The number of active cases is provided by the BCHD each day and also appears in the newspaper. As of 3:00 p.m. yesterday, we had 249 active cases which is about 0.2% of the county population.

For the new case count measure, we are following the thresholds established by the Harvard Global Health Institute ( shown below. Our 14-day average new cases for 100,000 residents can be found on the TDH epi curve site ( As of this morning, we are at 17.77 which puts in the accelerated spread category.

Big picture


As detailed in the update yesterday (available at this link), students in grades 4-12 will adhere to a staggered attendance model for the first two full weeks of school.

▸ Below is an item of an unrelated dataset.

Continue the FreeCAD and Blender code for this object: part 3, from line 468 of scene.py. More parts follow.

Based on the metrics noted above and guidance from our medical advisory team, the staggered attendance model greatly limits the number of students on campus at any time, while giving them in-person access to a teacher on a regular basis. This will allow for social distancing in the classroom, fewer students in large gathering areas, and fewer students on buses. The greatest opportunity to continue annual growth and cover all the standards needed for students to advance to the next grade level comes from classroom instruction - as often as possible.

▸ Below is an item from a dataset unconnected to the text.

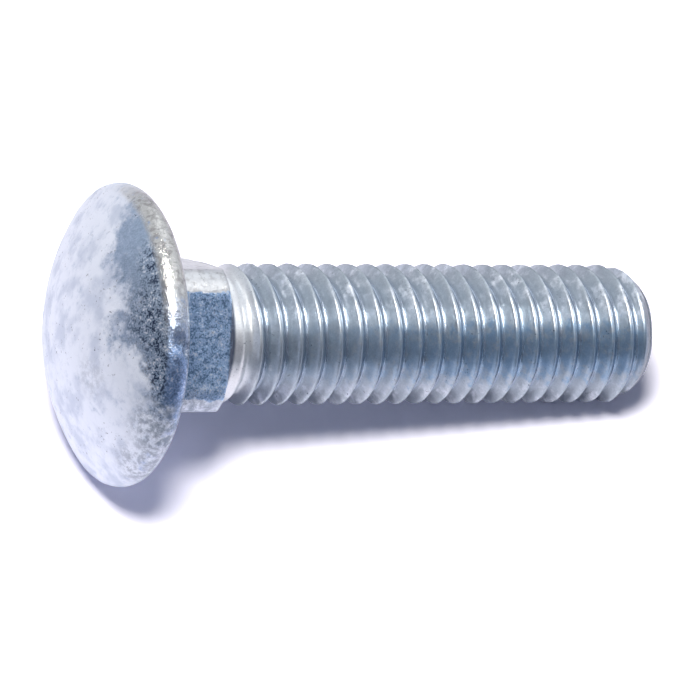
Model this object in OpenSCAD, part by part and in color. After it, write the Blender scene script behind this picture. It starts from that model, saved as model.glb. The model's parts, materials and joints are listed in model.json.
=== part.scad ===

We will likely keep the lower grade levels paced one step behind the upper grades as we employ more restrictive models. That’s our rationale for opening school with K-3 attending each day. This strategy is used in many districts in the U.S. and abroad. There are several reasons this approach is appealing:

  • Scientific basis - There still appears to be much debate in the scientific community about the role students play in the COVID pandemic. However, all seem to agree that there is a difference in rate of infection and ability to spread between younger kids and their older counterparts.
  • Instructionally - Older students have much more success with digital instruction. They are able to work independently.
  • Relationships - The relationship between students and adults is critical at all levels, but especially in the younger grades. Daily face-to-face interactions between teachers and children are such a vital part of the elementary school experience.
  • School Environment - We can reduce the impact of a confirmed case in the younger grades by reducing cohort size and avoid the mixing of groups. That is not a realistic strategy in the upper grades.
  • Childcare - One reason for the push to open schools nationwide is to help reopen the economy. Staggered attendance in the lower grades is almost as much of a burden on working families as a complete school shutdown.

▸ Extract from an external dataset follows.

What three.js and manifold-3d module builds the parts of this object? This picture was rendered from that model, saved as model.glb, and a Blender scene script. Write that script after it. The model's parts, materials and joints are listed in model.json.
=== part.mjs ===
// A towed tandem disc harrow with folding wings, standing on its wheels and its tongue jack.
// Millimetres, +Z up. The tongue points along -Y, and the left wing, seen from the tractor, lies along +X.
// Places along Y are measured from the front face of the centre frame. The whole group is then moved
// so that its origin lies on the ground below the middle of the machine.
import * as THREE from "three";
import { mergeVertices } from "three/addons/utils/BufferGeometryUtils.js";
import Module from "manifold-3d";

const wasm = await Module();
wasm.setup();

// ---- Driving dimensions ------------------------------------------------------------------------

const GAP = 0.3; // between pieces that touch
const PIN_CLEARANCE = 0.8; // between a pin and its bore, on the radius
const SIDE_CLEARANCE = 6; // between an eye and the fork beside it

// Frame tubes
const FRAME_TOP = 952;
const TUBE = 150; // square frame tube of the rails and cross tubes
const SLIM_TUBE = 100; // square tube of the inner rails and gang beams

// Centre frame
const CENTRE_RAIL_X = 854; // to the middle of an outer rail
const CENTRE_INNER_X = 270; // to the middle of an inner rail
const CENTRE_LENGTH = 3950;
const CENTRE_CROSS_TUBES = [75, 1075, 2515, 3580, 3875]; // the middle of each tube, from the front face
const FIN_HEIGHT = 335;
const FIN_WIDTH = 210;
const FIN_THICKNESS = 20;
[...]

I have formed an MCS COVID-19 Advisory Team consisting of six individuals from our local medical community. I will use them as a resource throughout the year to help guide my decision regarding school operations. I intend to keep their names confidential and out of the spotlight. The decision to open or close schools and the accompanying responsibility falls on my shoulders. The passion surrounding COVID-19 is great, and both sides have demonstrated some frustration and anger. Every action taken will be praised by some and negatively blasted by others. I am grateful for their support and guidance, but I will fully protect their anonymity. My Advisory Team has reviewed the criteria and content in the above plans and provided feedback to guide our steps.